Both of Michigan’s U.S.senators backed Davis’ nomination.  

“Judge Davis will be an outstanding judge on the Sixth Circuit Court of Appeals. Her time at the Eastern District of Michigan has demonstrated her excellent work as a thoughtful and fair judge. Judge Davis has spent her entire career serving the people of Michigan. I know she will continue this work on the Sixth Circuit,” said U.S. Sen. Debbie Stabenow (D-Lansing).

U.S. Sen.

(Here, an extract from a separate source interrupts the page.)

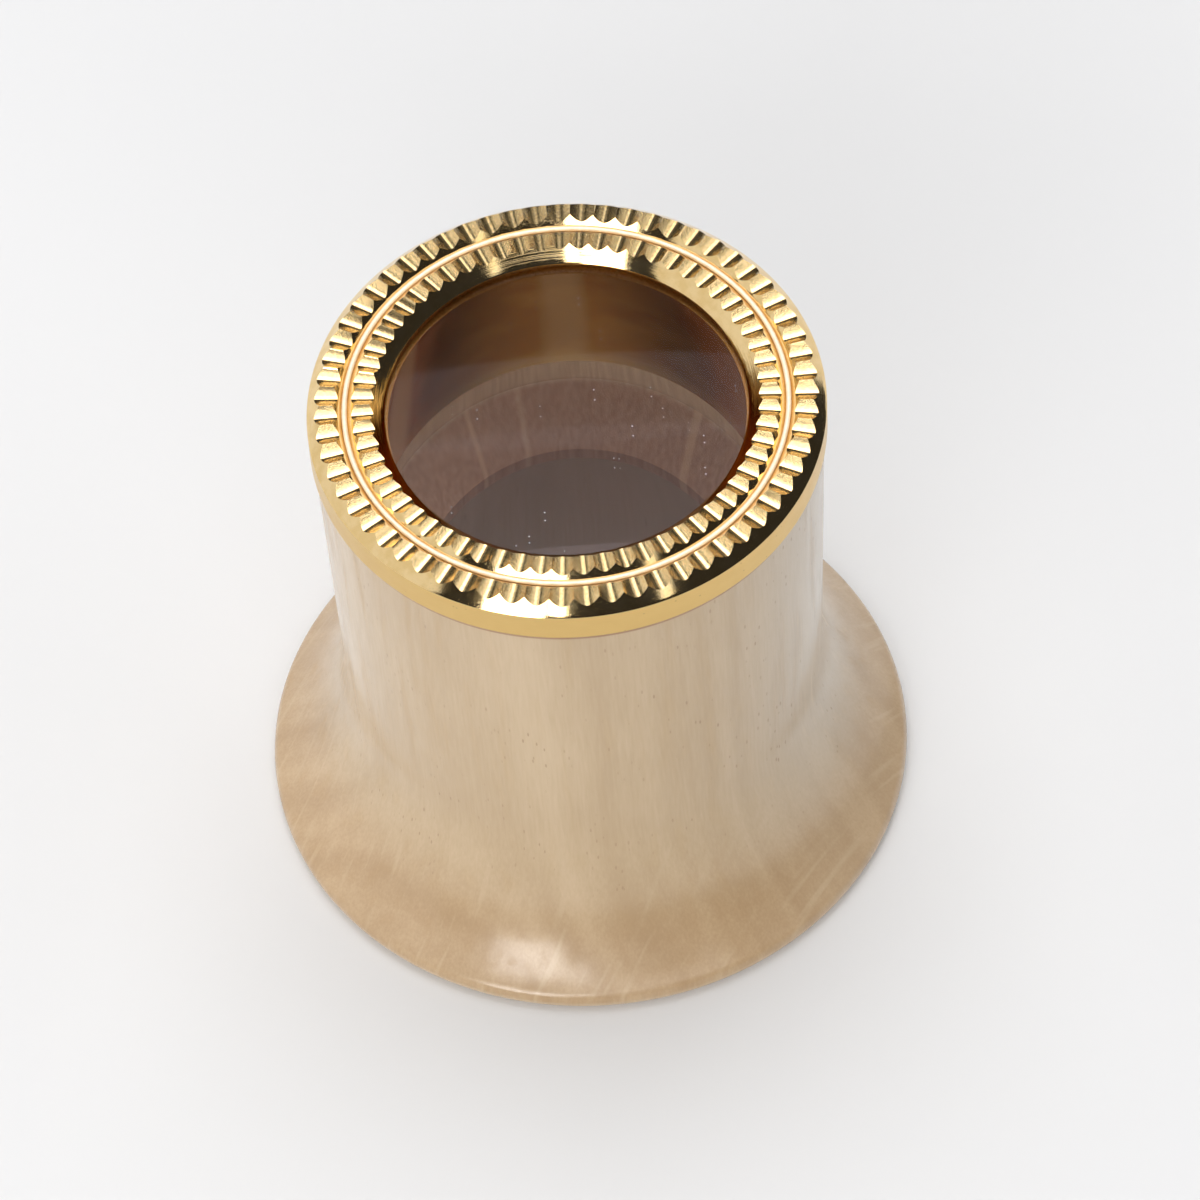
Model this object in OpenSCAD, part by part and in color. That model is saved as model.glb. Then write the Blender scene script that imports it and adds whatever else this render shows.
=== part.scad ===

Gary Peters (D-Bloomfield Twp.) described Davis as having “exemplary legal mind” and being a “qualified jurist.”

“I’m confident her commitment to upholding the rule of law will continue to serve our state and nation well in our federal judicial system,” said Peters.

Davis has served as a federal judge on the United States District Court for the Eastern District of Michigan since December 2019. She previously served as a magistrate judge for the United States District Court for the Eastern District of Michigan from 2016 to 2019. She also served in the U.S. Attorney’s Office for the Eastern District of Michigan as executive assistant United States attorney from 2010 to 2015.

Davis began her career as an associate at Dickinson Wright PLLC in Detroit from 1992 to 1997.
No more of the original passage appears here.